The Court therefore considering the statements made in various plaints and written statements framed the following issues amongst various others on other points, which were to be decided finally by the Court:

(i) Issue No. 14:- Have the Hindus been worshipping place in dispute as Sri Ramjanmabhoomi or Janam Asthan and have been visiting it as a sacred place of pilgrimage as of right since times immemorial? If so, its effect?

(ii) Issue No. 19 (c):- Whether any portion of the property in suit was used as a place of worship by the Hindus immediately prior to the construction of the building in question? If the finding is in the affirmative, whether no Mosque could come into existence in view of the Islamic tenets, at the place in dispute?

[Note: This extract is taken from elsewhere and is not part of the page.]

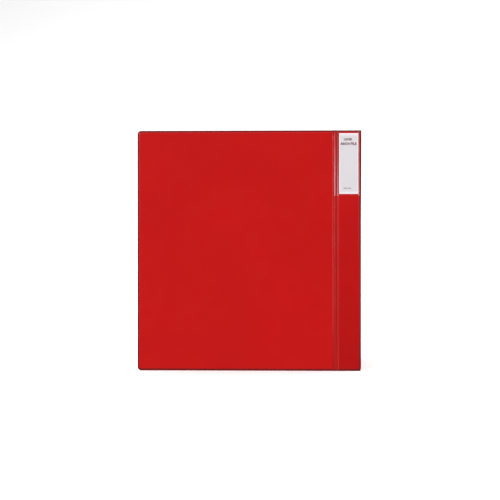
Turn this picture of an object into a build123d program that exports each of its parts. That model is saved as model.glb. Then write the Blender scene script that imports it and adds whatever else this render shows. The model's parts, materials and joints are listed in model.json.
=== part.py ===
from build123d import *
import os
from math import cos, radians, sin, tan

# Lever arch file of foolscap height, standing upright and opened in an L. The front
# cover and the spine lie in one plane facing -Y. The back cover runs away along +Y and
# carries the lever arch mechanism on its inner face. All sizes are in millimetres.

# Case
HEIGHT = 345.0
COVER_WIDTH = 280.5
SPINE_WIDTH = 28.3
HINGE_WIDTH = 9.0
PANEL = 2.7
SKIN = 0.35
BOARD = PANEL - 2 * SKIN
RIM = 2.5
CORNER_RADIUS = 5.0
PAD_CORNER_RADIUS = 3.0
PAD_EDGE_RADIUS = 0.3
FOLD_RADIUS = 2.3
FOLD_LEAD = 0.25
FOLD_TAIL = 5.1

# Label pocket and label
FILM = 0.2
FILM_FRONT = 0.7
FILM_WELD_FRONT = 1.6
FILM_WELD_REAR = 0.6
FILM_REAR_EDGE = 0.65
POCKET_BOTTOM = 251.2
POCKET_TOP = 344.0
POCKET_SEAM = 1.5
CARD_WIDTH = 27.3
CARD_THICKNESS = 0.3
CARD_BOTTOM = 253.7
CARD_TOP = 341.3
CARD_GAP = 0.1

# Mechanism. v is the height above the middle of the mechanism, u the distance from the
# outer face of the spine, and w the height above the inner face of the back cover.
MECHANISM_Z = HEIGHT / 2
POST_SPACING = 80.0
POST_U = 70.0
POST_RADIUS = 1.9
POST_TOP = 18.5
POST_FOOT_RADIUS = 3.2
POST_FOOT = (0.8, 2.0)
CONE_HALF_ANGLE = 30.0
RECESS_RADIUS = 1.45
RECESS_CUT = 0.5
TIP_GAP = 0.35

PLATE_U = (20.0, 82.0)
PLATE_HALF_LENGTH = 72.0
PLATE_TOP = 3.0
PLATE_SHEET = 1.0
PLATE_CORNER = 4.0
PLATE_EDGE_RADIUS = 0.8
PLATE_RIBS = ((25.0, 50.0), (57.3, 50.0))
PLATE_RIB_RADIUS = 1.5
PLATE_RIB_RISE = 0.7
RIVET_U = (27.5, 74.5)
RIVET_V = 64.0
RIVET_RADIUS = 1.6
RIVET_HEAD_RADIUS = 4.0
RIVET_HEAD = 0.5
RIVET_HEAD_ROUND = 0.3
RIVET_EYE_RADIUS = 2.8
RIVET_EYE = 0.7
RIVET_EYE_ROUND = 0.4
DIMPLE_RADIUS = 5.5
FIT_GAP = 0.02
RUNNING_GAP = 0.05
# Depth by which solids that are joined or cut reach into or past each other.
OVERLAP = 0.01
CUT = 1.0

WIRE_RADIUS = 1.6
AXLE_U = 34.0
AXLE_W = 5.0
ARCH_TOP = 26.0
ARCH_FRONT_RADIUS = 6.2
ARCH_BACK_RADIUS = 9.0
AXLE_BEND_RADIUS = 4.0
CRANK_U = 46.0
CRANK_V = (-21.4, -2.0)
CRANK_BEND_RADIUS = 2.8
LUG_V = (-32.0, 7.0, 32.0)
LUG_THICKNESS = 1.2
LUG_RADIUS = 3.2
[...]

Based on the said issue, evidence was led that (i) documents were disclosed by all plaintiffs and defendants to the suit, and (ii) witnesses were produced by all the parties and cross examined by other parties to the proceedings. After the evidence had been disclosed, then arguments were commenced by the parties by placing the law on the various issues and linking the law to the evidence and trying to prove that the statements made by them in their plaints (statements of claims) and written statements (statements of opposition ) were true, and, the statements made by the other parties were not true or could not be proved. This process nearly took 16 years after the directions of the Supreme Court in the Ismael Faruqui case and subsequent framing of issues by Allahabad High Court. The great commentators of today were conspicuous by their absence during all this time.

In the present judgement the Majority Opinion thereafter went on to answer the issues raised in the Sunni Waqf Board suit by a majority that the disputed structure is not a public mosque and the mosque was constructed on an old temple based on the ASI Report. The majority also held that prayers in the mosque had not been made from time immemorial and the disputed place is the “Ram Janmabhumi” and no valid mosque can come up in that place such being against Islamic law.

The majority thereafter addressing the questions raised in the suit filed by the two deities found that the deities are entitled to sue through their next friend. The majority also concluded that the Hindus believe that the disputed site is the birth place of Sri Ram being the Ramjanmasthan and the place is revered as a deity itself and therefore there can be no valid mosque built on the same.

Under the above circumstances it is apparent that the said conclusions directly arise out of the issues framed in the suit and are not a fanciful exploration of “faith” as is being attempted to be made out by the secular chorus.

What requires repetition is that the present case being a civil suit and not a “Government Commission of Enquiry” or a “People’s Tribunal” had to argued only based on the statements stated in the plaints (or statements of claim, filed by the various parties) and the written statements (or statements opposing the statements of claims, field by those opposing them in the various suits). It is a fundamental proposition of civil procedure that no party can go beyond the assertions in the plaints and written statements filed by the parties in court in the case and all evidence and arguments has to be restricted to proving the facts stated in the plaint and the written statements only. A plaint and a written statement is the basis of any case, and, they are of utmost importance, as facts stated in them cannot be changed later for better or for worse.

There has been strong criticism of the present judgement from various quarters, a lot of which is unfounded and superficial. It is important in our view that for the formulation of any criticism of the present judgement the principles of civil litigation be kept in mind, otherwise we would be in danger of fundamentally misunderstanding the principle foundation on which the present case was decided.